Couple of issues with Smalltalk:

  • no flat file format really for humans
  • dev happens within Smalltalk environment, which is nice, but harder to integrate with other systems
  • no access modifiers; hard to say what public interface is
  • no direct field access; can't say "o x" to get o's x field
  • no a[i] array access operator; have to say "a elementAt: i" or whatever
  • no types on variables, methods
  • metaclasses confuse everybody
  • commercial versions added namespaces (packages)
  • I wonder if we need arrays vs lists?
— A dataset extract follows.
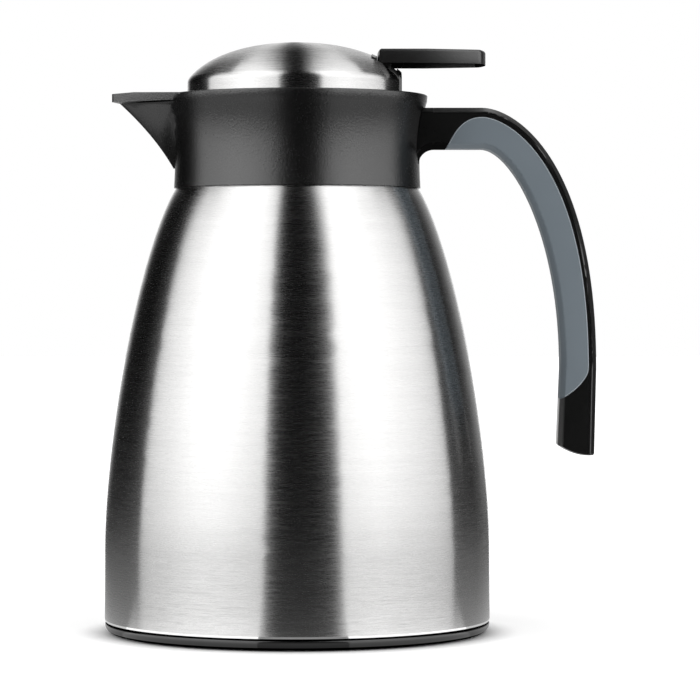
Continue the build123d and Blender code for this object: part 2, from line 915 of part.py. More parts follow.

Is #(a b c) the right list syntax?
  • Is $a decent char literal syntax?
  • should have trees as default data structure
  • var scoping rules seemed odd to me; will have to look at that again

The Java VM is still the right target but might be fun to start out having an interpreter written in Java.

Animal subclass: Dog
	const int w = 3.
	String name = 'Rex'.
	float weight = 0.0.

	speak = [ sys println: 'woof' ]
	feed: int food = [ weight += food * w ]
	walk: Point to from: Point here = [
		...
	]
	float howMuchFood = [ ^weight / w ]
	boolean equals: other = [ ^self name == other name ]

'.' is separator not terminator

'=' not ':='
hmm...maybe it's ok to have keywords for var, method, types.